SHORT EXERCISE - Copy out each line exactly as it appears.

══ DATASET EXTRACT

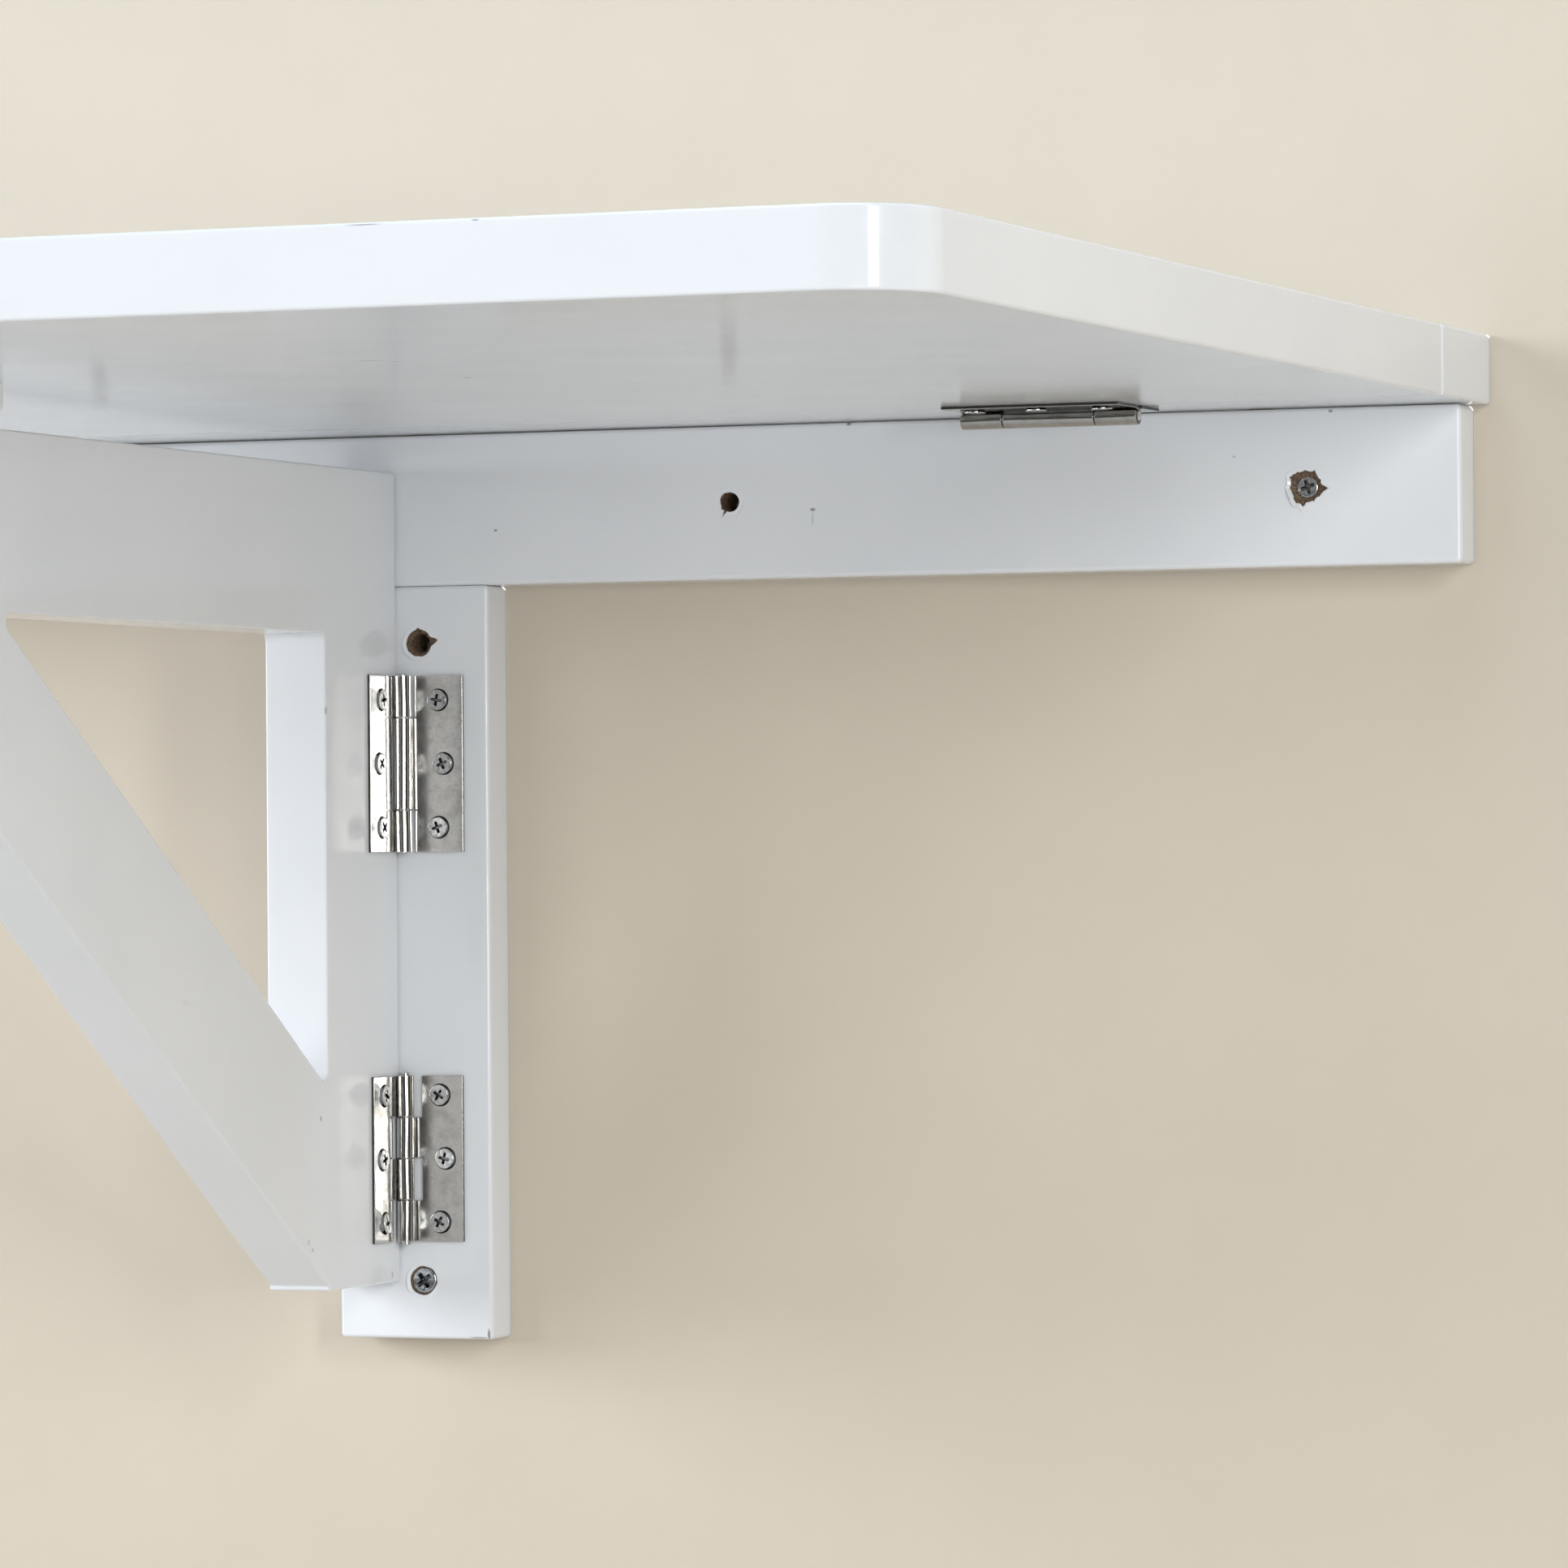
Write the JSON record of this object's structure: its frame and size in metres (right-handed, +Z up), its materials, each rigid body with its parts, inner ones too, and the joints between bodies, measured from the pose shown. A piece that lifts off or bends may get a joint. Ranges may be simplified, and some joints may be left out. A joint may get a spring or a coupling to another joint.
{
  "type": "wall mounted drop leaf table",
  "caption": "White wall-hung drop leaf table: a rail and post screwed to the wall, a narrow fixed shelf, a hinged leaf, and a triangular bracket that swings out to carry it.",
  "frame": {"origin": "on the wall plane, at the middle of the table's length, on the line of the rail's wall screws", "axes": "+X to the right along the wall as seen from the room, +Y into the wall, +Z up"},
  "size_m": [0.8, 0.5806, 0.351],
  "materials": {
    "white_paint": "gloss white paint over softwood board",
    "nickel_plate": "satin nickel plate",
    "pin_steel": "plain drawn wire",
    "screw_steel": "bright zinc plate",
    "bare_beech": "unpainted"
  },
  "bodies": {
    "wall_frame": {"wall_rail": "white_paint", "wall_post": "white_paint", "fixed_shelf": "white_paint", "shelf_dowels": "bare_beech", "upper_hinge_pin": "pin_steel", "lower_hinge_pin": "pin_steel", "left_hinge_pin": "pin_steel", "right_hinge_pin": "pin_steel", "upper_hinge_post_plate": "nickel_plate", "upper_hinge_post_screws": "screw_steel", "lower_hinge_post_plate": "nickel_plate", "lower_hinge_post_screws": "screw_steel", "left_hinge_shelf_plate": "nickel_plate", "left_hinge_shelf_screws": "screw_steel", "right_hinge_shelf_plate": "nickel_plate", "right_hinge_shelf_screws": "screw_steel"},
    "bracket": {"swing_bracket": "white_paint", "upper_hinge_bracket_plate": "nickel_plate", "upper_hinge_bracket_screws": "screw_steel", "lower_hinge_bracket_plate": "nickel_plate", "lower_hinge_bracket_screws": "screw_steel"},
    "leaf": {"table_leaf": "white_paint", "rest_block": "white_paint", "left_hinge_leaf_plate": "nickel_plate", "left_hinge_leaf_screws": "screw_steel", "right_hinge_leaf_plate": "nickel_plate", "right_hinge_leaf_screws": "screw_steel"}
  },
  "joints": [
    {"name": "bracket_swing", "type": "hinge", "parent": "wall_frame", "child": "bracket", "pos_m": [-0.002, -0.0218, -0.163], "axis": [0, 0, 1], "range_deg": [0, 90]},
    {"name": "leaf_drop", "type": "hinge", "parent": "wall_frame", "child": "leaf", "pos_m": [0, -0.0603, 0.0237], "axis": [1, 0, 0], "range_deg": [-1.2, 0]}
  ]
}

════

CORRECT RESULT -
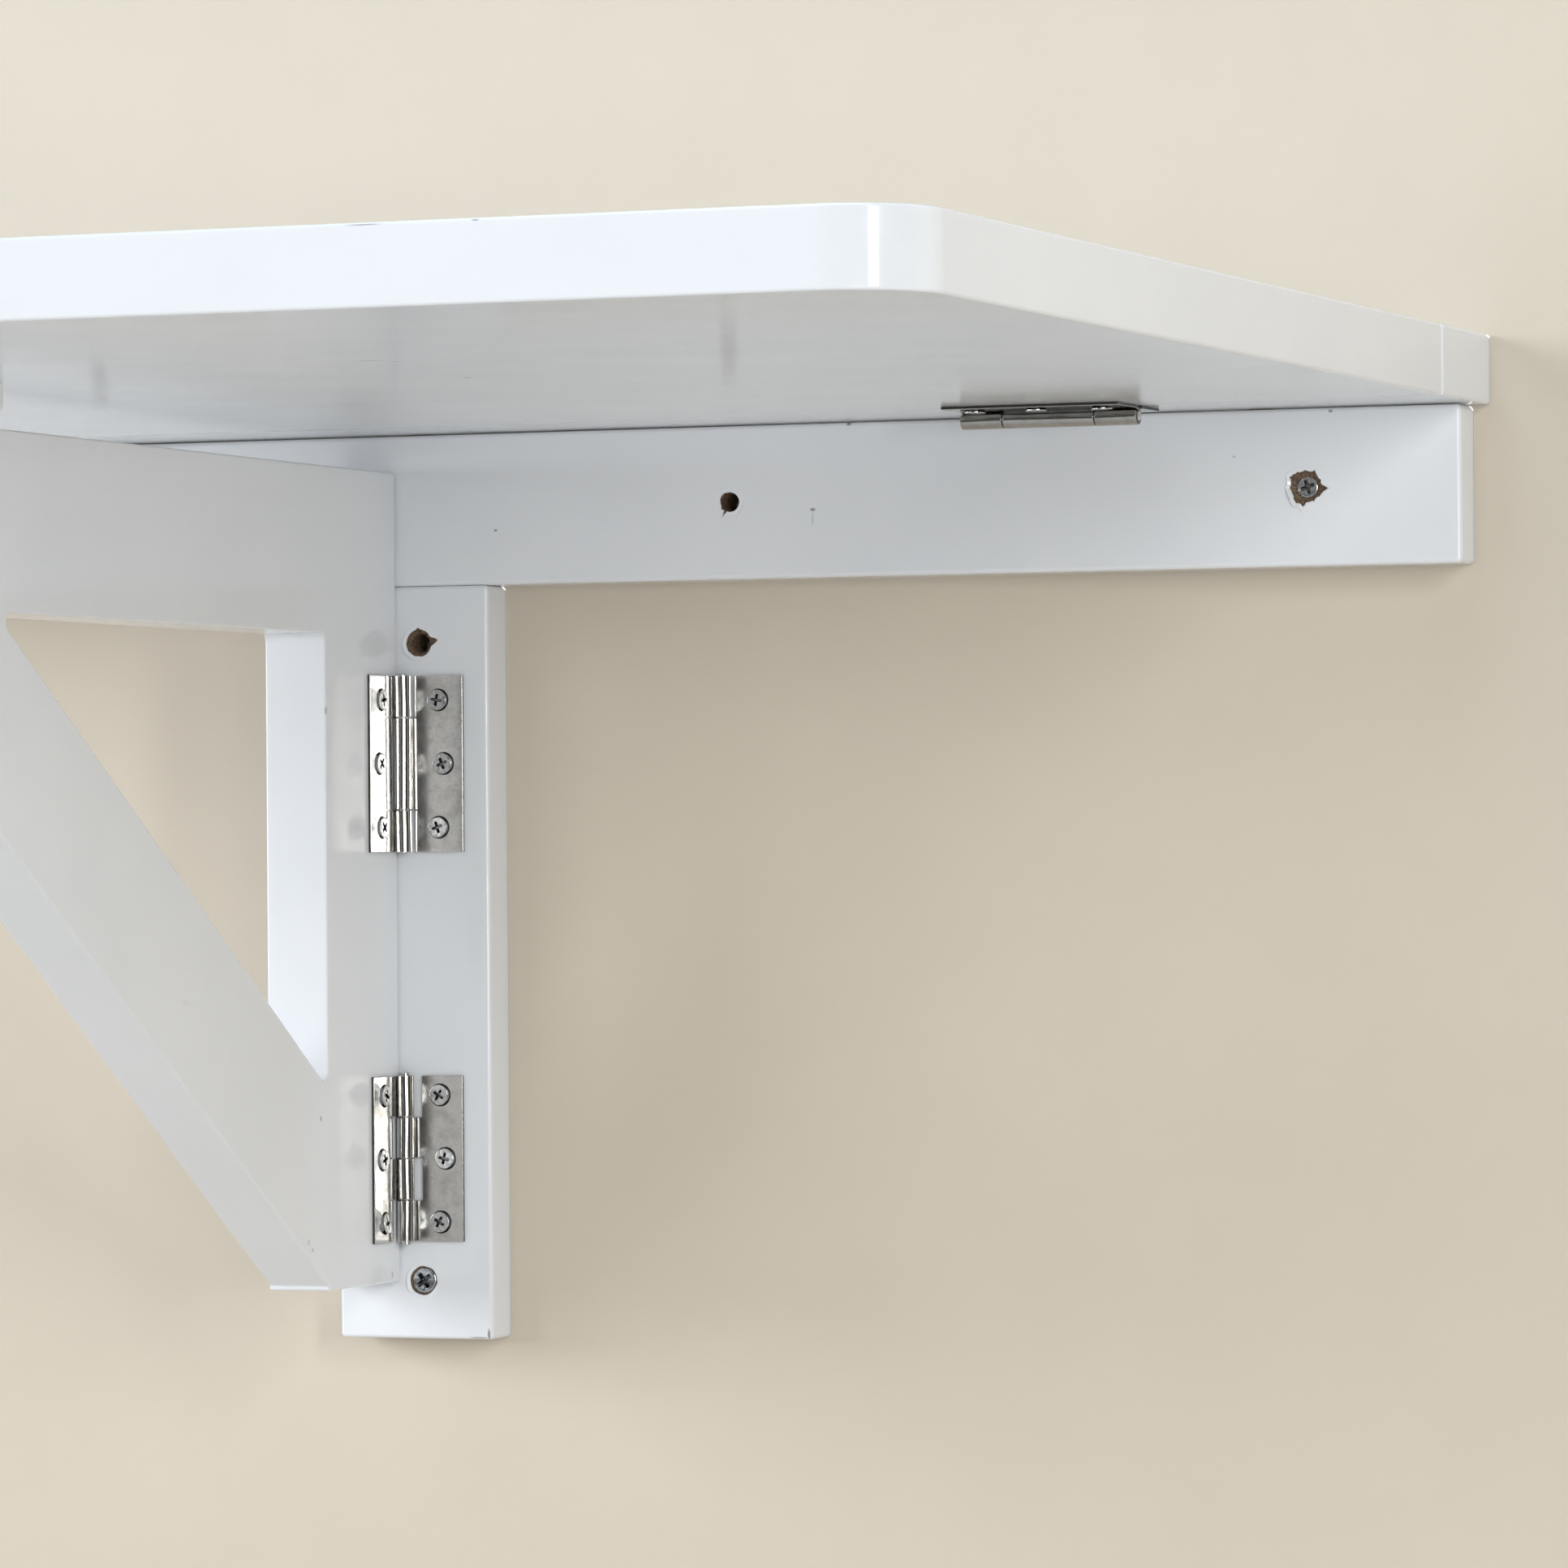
Write the JSON record of this object's structure: its frame and size in metres (right-handed, +Z up), its materials, each rigid body with its parts, inner ones too, and the joints between bodies, measured from the pose shown. A piece that lifts off or bends may get a joint. Ranges may be simplified, and some joints may be left out. A joint may get a spring or a coupling to another joint.
{
  "type": "wall mounted drop leaf table",
  "caption": "White wall-hung drop leaf table: a rail and post screwed to the wall, a narrow fixed shelf, a hinged leaf, and a triangular bracket that swings out to carry it.",
  "frame": {"origin": "on the wall plane, at the middle of the table's length, on the line of the rail's wall screws", "axes": "+X to the right along the wall as seen from the room, +Y into the wall, +Z up"},
  "size_m": [0.8, 0.5806, 0.351],
  "materials": {
    "white_paint": "gloss white paint over softwood board",
    "nickel_plate": "satin nickel plate",
    "pin_steel": "plain drawn wire",
    "screw_steel": "bright zinc plate",
    "bare_beech": "unpainted"
  },
  "bodies": {
    "wall_frame": {"wall_rail": "white_paint", "wall_post": "white_paint", "fixed_shelf": "white_paint", "shelf_dowels": "bare_beech", "upper_hinge_pin": "pin_steel", "lower_hinge_pin": "pin_steel", "left_hinge_pin": "pin_steel", "right_hinge_pin": "pin_steel", "upper_hinge_post_plate": "nickel_plate", "upper_hinge_post_screws": "screw_steel", "lower_hinge_post_plate": "nickel_plate", "lower_hinge_post_screws": "screw_steel", "left_hinge_shelf_plate": "nickel_plate", "left_hinge_shelf_screws": "screw_steel", "right_hinge_shelf_plate": "nickel_plate", "right_hinge_shelf_screws": "screw_steel"},
    "bracket": {"swing_bracket": "white_paint", "upper_hinge_bracket_plate": "nickel_plate", "upper_hinge_bracket_screws": "screw_steel", "lower_hinge_bracket_plate": "nickel_plate", "lower_hinge_bracket_screws": "screw_steel"},
    "leaf": {"table_leaf": "white_paint", "rest_block": "white_paint", "left_hinge_leaf_plate": "nickel_plate", "left_hinge_leaf_screws": "screw_steel", "right_hinge_leaf_plate": "nickel_plate", "right_hinge_leaf_screws": "screw_steel"}
  },
  "joints": [
    {"name": "bracket_swing", "type": "hinge", "parent": "wall_frame", "child": "bracket", "pos_m": [-0.002, -0.0218, -0.163], "axis": [0, 0, 1], "range_deg": [0, 90]},
    {"name": "leaf_drop", "type": "hinge", "parent": "wall_frame", "child": "leaf", "pos_m": [0, -0.0603, 0.0237], "axis": [1, 0, 0], "range_deg": [-1.2, 0]}
  ]
}